Cointelegraph reached out to Weiler for further comment, who noted that some beneficiaries of the fund had raised concerns about the move, which led to the full statement released last week.
When asked if he expected other governmental pension funds to look to invest in the space, Weiler replied that ‘he had no idea’.
Interestingly, the executive director also said that the Fairfax County in-house investment team was responsible for finding the investment opportunity, as opposed to Morgan Creek approaching the department for funding.
Setting a new precedent?
As reported by Cointelegraph last week, the Global Blockchain Business Council (GBBC) released results of an ongoing survey that suggests that 41 percent of participating institutional investors would look to put funds into digital assets in the next five years.
This survey was carried between December 2018 and January 2019, and 71 global institutional investors took part, which included private equity, hedge funds and pension funds.
Furthermore, digital asset management fund Grayscale Investments released their latest quarterly results, which suggests that the amount of funds coming from institutional investors into the crypto markets is on the rise.

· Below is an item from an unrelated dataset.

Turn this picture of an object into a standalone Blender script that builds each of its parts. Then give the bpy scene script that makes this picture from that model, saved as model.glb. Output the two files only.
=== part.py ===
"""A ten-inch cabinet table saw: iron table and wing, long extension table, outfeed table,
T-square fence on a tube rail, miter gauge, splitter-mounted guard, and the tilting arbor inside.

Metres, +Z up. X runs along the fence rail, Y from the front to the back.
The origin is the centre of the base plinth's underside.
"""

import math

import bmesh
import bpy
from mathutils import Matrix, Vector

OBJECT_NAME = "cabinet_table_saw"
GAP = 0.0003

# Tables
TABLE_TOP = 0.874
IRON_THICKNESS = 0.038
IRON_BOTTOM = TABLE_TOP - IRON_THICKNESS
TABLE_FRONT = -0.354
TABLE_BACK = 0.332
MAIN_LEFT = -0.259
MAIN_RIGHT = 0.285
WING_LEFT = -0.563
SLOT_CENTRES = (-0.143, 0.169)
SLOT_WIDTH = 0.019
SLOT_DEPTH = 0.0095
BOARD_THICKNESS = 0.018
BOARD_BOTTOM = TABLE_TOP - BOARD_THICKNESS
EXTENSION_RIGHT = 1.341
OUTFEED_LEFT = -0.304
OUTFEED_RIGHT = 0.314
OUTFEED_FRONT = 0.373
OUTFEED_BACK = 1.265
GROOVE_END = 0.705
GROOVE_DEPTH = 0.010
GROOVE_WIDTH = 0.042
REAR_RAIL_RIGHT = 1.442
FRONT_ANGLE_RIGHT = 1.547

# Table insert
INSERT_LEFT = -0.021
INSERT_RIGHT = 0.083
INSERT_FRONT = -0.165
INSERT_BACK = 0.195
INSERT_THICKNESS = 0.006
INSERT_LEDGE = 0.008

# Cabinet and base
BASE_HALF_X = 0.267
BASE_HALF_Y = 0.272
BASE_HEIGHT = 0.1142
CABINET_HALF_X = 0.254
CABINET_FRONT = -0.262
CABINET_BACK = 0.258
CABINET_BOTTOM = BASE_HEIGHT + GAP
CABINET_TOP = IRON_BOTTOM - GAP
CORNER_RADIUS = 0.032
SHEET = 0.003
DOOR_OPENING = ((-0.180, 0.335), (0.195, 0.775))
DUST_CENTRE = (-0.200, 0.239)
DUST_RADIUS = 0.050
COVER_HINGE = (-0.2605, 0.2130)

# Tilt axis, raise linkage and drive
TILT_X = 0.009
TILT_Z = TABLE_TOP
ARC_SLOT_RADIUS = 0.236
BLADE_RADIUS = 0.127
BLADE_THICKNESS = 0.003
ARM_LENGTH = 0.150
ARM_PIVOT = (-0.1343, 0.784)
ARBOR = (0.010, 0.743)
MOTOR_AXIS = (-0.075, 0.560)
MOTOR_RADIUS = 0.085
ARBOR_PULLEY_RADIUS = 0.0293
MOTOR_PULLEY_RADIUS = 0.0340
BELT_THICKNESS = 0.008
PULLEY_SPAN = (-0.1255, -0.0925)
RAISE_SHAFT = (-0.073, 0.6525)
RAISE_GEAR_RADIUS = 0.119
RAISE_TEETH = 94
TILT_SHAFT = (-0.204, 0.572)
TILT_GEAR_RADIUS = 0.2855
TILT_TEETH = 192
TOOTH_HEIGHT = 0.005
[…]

Their data shows that institutional investors accounted for 66 percent of funds raised in the last quarter of 2018, while the effect of the bear market has investors looking at making moves in the long term.
In October 2018, financial services giant Morgan Stanley went as far as releasing a report that labelled cryptocurrencies as a new institutional investment class.
As Pompliano suggested in his response to Cointelegraph, time will be the ultimate test for institutional investors becoming more willing to invest in the crypto space.
These first few steps are perhaps the most important then, as a select few institutions blaze the trail and invest a small, but important amount of capital in a sector that has the potential to grow exponentially.